> _Supplied records_:

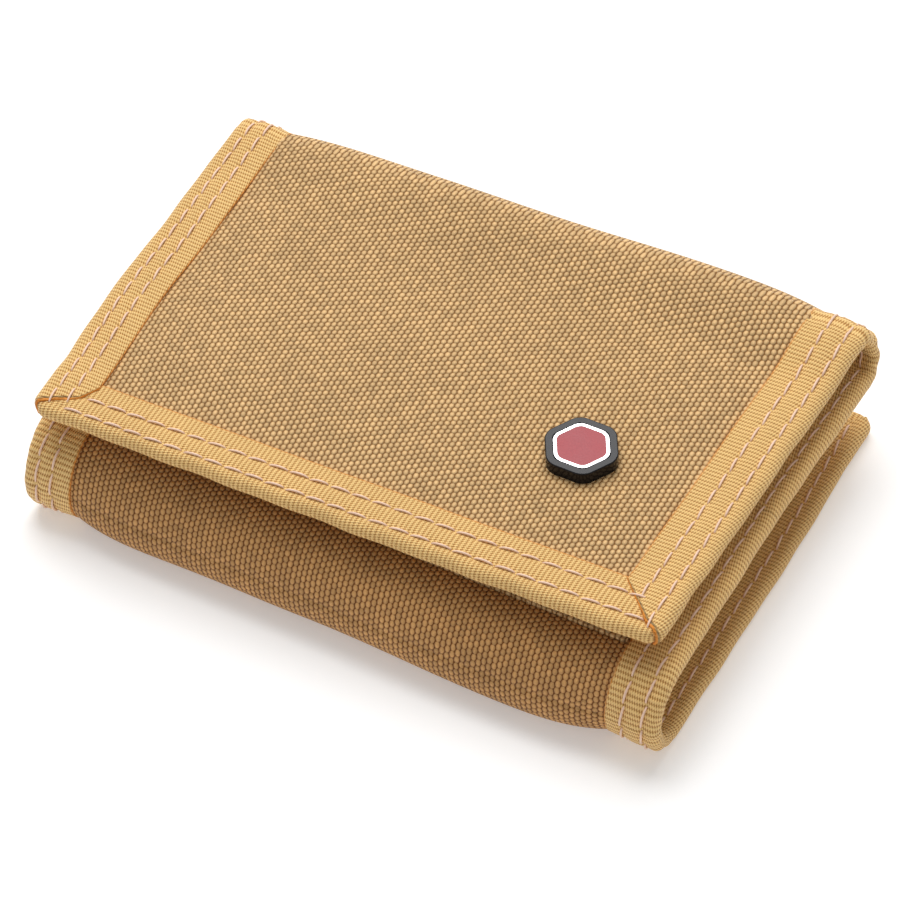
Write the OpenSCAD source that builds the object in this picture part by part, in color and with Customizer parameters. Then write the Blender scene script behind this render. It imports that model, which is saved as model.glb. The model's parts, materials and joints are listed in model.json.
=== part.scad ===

--

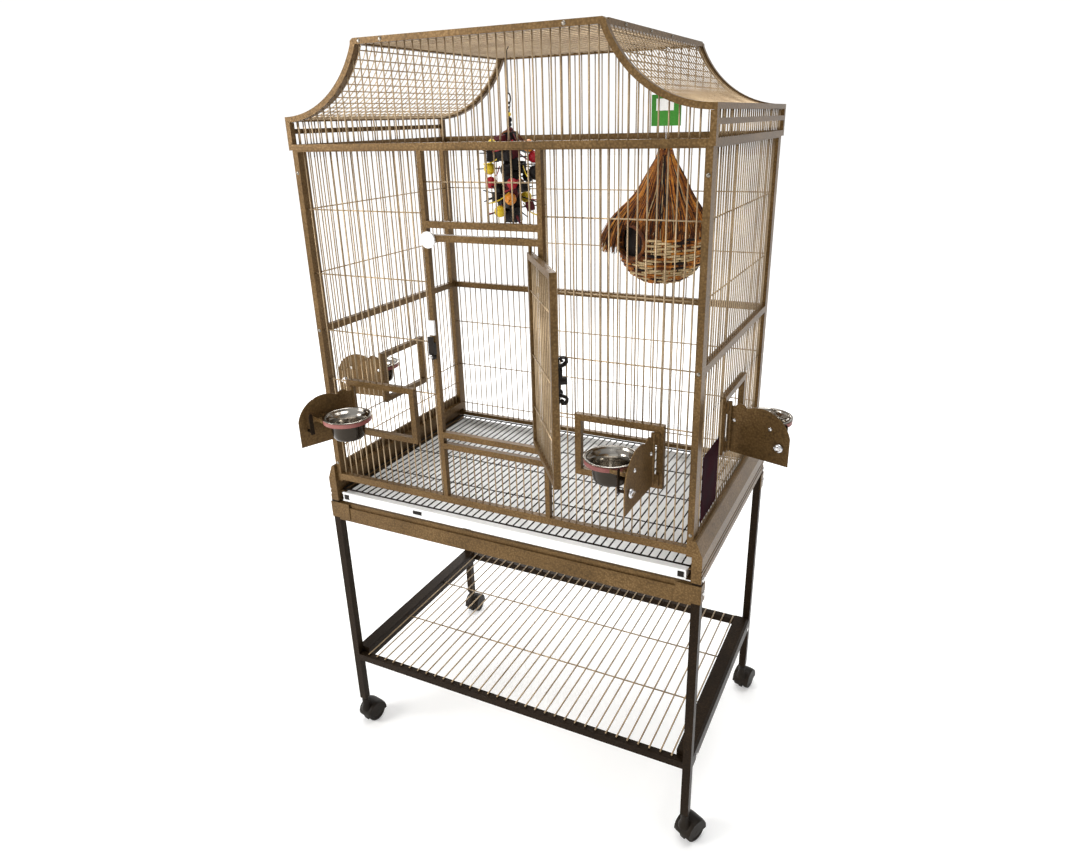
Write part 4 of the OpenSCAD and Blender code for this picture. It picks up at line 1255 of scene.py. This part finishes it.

...

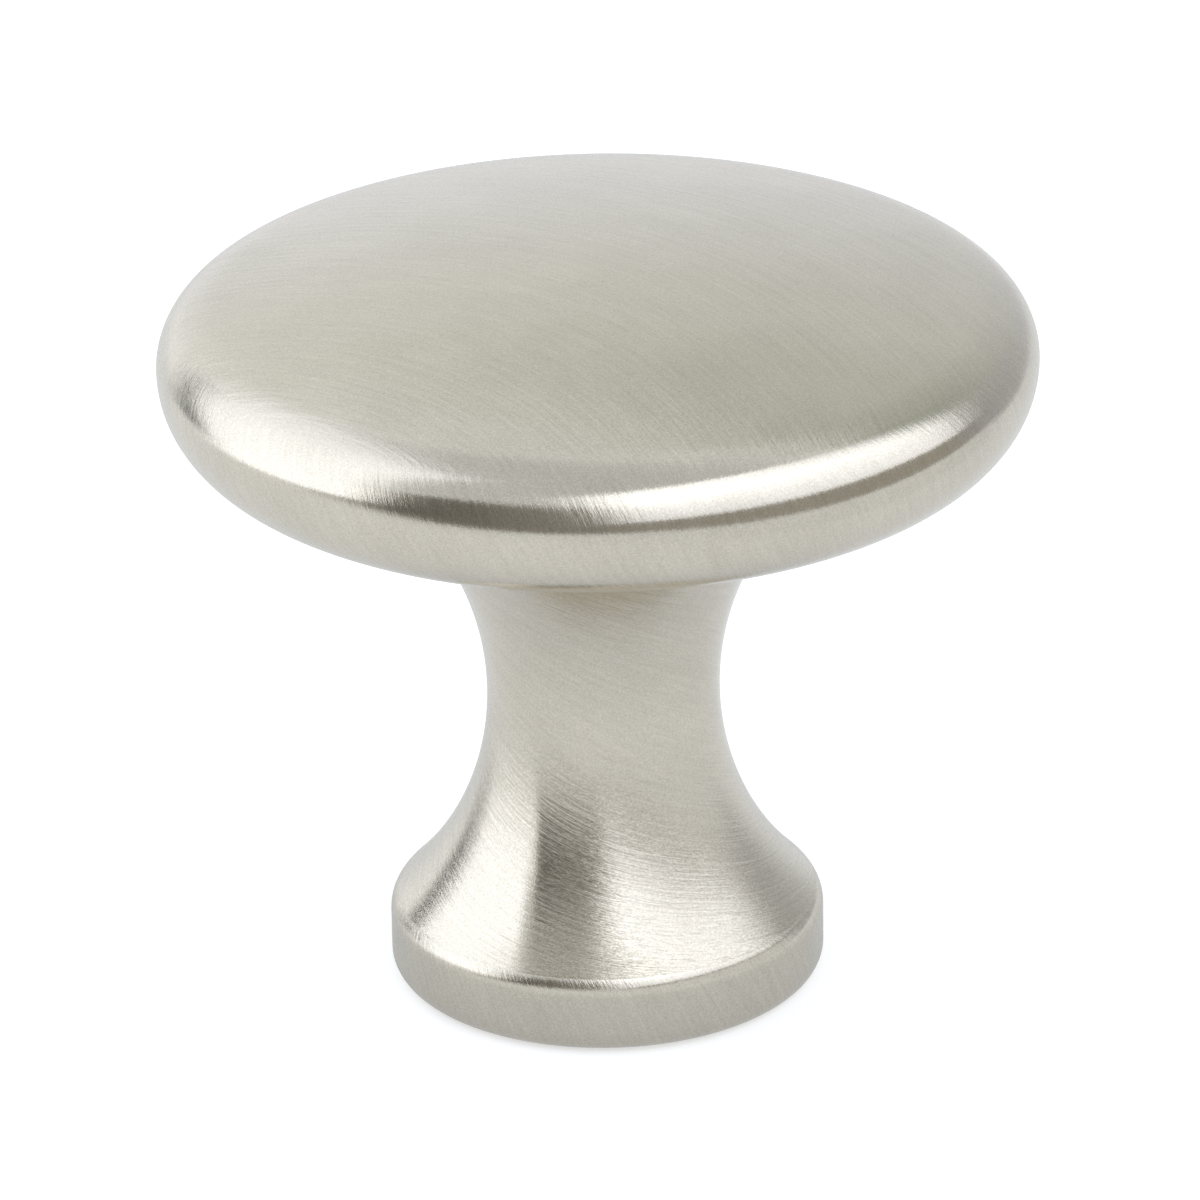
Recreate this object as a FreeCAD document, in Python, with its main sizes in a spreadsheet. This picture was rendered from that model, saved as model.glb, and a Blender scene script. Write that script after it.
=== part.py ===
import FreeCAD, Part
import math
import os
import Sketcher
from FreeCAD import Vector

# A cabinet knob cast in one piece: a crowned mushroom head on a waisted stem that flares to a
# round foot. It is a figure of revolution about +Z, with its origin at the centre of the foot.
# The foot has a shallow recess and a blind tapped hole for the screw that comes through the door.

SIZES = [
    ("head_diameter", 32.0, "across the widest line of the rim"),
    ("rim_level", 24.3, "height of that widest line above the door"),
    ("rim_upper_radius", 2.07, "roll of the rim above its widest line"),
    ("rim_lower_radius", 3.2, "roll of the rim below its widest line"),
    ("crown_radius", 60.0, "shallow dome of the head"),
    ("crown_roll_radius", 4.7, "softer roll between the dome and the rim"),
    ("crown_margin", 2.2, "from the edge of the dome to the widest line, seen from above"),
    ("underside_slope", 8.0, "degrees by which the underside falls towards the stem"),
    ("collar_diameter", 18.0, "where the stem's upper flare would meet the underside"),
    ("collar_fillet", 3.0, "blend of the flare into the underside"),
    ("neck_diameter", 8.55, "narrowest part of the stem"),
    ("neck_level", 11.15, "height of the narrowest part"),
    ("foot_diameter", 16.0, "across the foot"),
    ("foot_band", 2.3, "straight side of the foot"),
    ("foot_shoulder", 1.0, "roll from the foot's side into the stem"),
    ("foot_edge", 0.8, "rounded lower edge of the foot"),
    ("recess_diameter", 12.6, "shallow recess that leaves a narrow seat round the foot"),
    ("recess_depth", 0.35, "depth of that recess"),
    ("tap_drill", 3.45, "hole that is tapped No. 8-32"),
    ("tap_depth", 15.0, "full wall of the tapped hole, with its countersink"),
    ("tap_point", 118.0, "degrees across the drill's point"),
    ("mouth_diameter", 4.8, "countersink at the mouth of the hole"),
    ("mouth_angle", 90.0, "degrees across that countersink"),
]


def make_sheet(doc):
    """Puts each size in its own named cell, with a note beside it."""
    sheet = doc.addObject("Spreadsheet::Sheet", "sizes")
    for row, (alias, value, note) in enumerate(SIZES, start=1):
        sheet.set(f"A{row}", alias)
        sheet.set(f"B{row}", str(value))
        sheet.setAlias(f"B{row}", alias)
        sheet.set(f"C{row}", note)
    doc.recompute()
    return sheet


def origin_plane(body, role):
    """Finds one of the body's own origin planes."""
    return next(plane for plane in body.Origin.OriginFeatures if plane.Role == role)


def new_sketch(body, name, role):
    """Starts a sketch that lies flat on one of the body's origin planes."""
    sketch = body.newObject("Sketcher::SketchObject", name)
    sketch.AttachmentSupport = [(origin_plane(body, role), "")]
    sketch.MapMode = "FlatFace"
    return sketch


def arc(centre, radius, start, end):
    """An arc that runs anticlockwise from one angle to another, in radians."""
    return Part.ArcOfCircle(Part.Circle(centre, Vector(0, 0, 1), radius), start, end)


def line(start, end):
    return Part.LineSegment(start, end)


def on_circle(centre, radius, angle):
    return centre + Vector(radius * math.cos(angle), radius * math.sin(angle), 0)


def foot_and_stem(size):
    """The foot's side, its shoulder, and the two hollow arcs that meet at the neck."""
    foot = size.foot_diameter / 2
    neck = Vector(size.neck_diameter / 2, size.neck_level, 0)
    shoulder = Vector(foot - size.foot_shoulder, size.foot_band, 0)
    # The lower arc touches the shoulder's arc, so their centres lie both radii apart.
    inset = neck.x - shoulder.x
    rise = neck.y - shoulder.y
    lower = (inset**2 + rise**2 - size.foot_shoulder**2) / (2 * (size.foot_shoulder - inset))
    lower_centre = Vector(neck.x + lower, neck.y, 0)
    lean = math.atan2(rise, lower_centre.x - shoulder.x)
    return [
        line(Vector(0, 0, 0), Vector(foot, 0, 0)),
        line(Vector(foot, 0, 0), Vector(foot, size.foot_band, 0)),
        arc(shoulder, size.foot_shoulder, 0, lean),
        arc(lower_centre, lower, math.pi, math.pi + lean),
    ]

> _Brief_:
The lines to be given again exactly are those from the one containing "Recreate this object" up to and including the one containing "# The foot has".

> _Final result_:
Recreate this object as a FreeCAD document, in Python, with its main sizes in a spreadsheet. This picture was rendered from that model, saved as model.glb, and a Blender scene script. Write that script after it.
=== part.py ===
import FreeCAD, Part
import math
import os
import Sketcher
from FreeCAD import Vector

# A cabinet knob cast in one piece: a crowned mushroom head on a waisted stem that flares to a
# round foot. It is a figure of revolution about +Z, with its origin at the centre of the foot.
# The foot has a shallow recess and a blind tapped hole for the screw that comes through the door.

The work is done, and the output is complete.